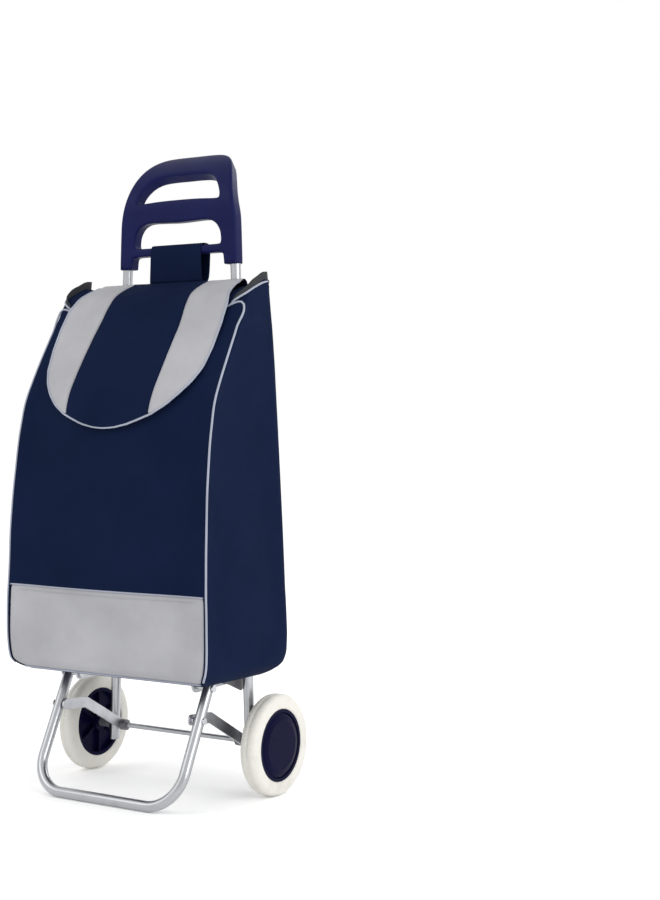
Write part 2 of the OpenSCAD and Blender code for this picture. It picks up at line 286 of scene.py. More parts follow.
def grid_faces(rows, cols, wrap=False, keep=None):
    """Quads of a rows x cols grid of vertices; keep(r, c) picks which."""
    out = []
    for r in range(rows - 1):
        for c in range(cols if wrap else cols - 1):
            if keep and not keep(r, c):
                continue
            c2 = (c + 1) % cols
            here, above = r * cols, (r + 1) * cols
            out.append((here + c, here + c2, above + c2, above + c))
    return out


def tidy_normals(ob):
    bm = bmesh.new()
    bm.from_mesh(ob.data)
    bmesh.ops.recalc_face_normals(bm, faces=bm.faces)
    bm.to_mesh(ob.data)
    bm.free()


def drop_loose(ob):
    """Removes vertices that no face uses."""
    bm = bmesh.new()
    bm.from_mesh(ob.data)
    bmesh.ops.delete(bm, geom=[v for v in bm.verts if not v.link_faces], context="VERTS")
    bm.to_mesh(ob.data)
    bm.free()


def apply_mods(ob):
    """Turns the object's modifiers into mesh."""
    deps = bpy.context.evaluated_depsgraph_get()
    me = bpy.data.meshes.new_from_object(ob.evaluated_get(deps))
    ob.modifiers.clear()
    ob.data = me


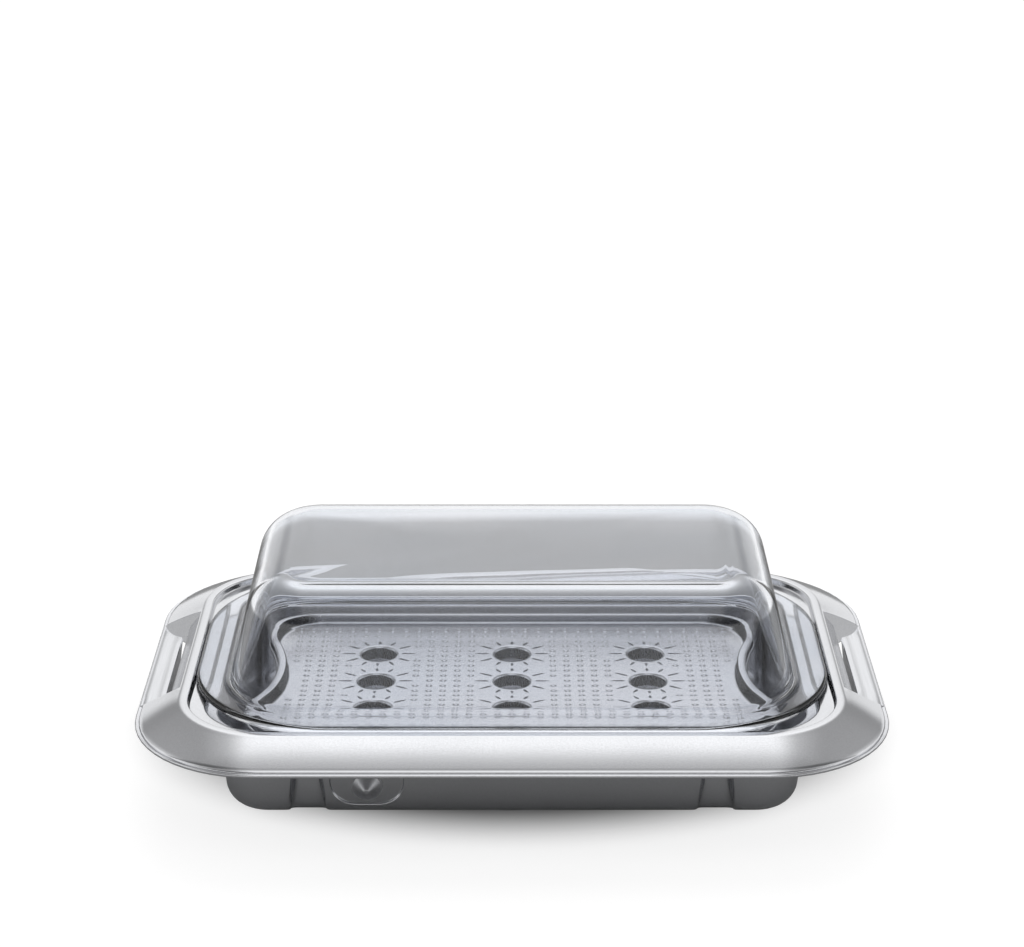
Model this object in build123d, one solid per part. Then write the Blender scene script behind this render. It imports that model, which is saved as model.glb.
----
■ WHAT IS ASKED:
Return the material in full, exactly as shown.

■ RESPONSE:
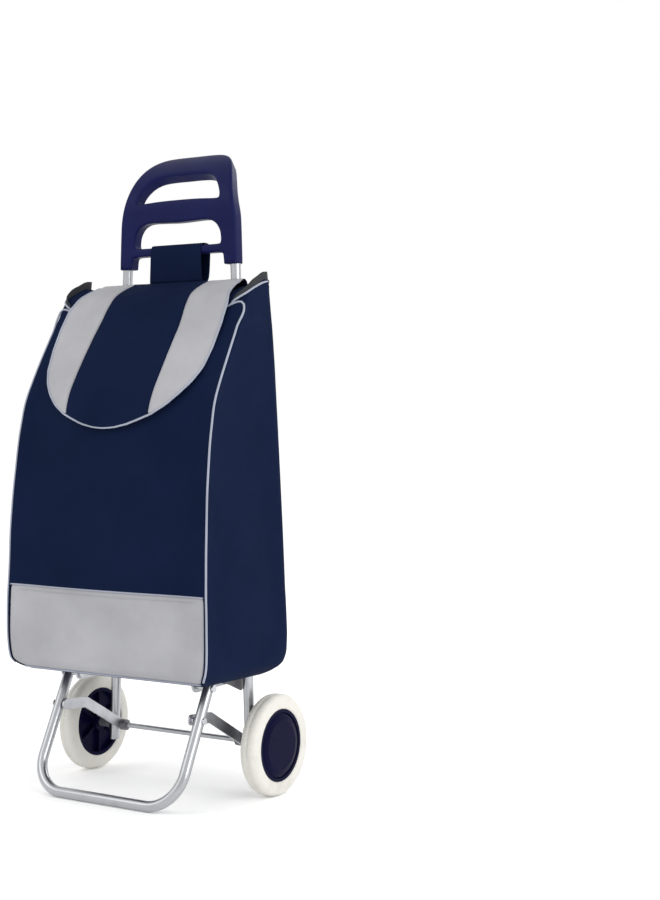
Write part 2 of the OpenSCAD and Blender code for this picture. It picks up at line 286 of scene.py. More parts follow.
def grid_faces(rows, cols, wrap=False, keep=None):
    """Quads of a rows x cols grid of vertices; keep(r, c) picks which."""
    out = []
    for r in range(rows - 1):
        for c in range(cols if wrap else cols - 1):
            if keep and not keep(r, c):
                continue
            c2 = (c + 1) % cols
            here, above = r * cols, (r + 1) * cols
            out.append((here + c, here + c2, above + c2, above + c))
    return out


def tidy_normals(ob):
    bm = bmesh.new()
    bm.from_mesh(ob.data)
    bmesh.ops.recalc_face_normals(bm, faces=bm.faces)
    bm.to_mesh(ob.data)
    bm.free()


def drop_loose(ob):
    """Removes vertices that no face uses."""
    bm = bmesh.new()
    bm.from_mesh(ob.data)
    bmesh.ops.delete(bm, geom=[v for v in bm.verts if not v.link_faces], context="VERTS")
    bm.to_mesh(ob.data)
    bm.free()


def apply_mods(ob):
    """Turns the object's modifiers into mesh."""
    deps = bpy.context.evaluated_depsgraph_get()
    me = bpy.data.meshes.new_from_object(ob.evaluated_get(deps))
    ob.modifiers.clear()
    ob.data = me


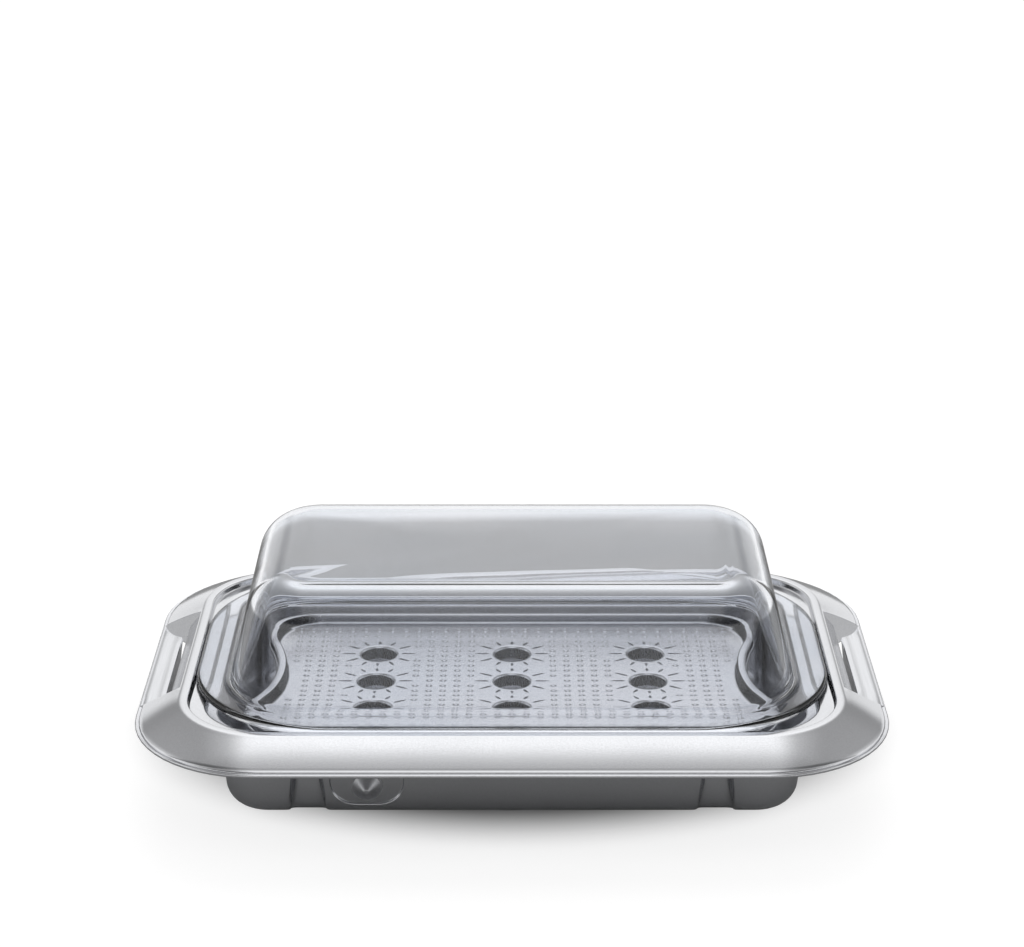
Model this object in build123d, one solid per part. Then write the Blender scene script behind this render. It imports that model, which is saved as model.glb.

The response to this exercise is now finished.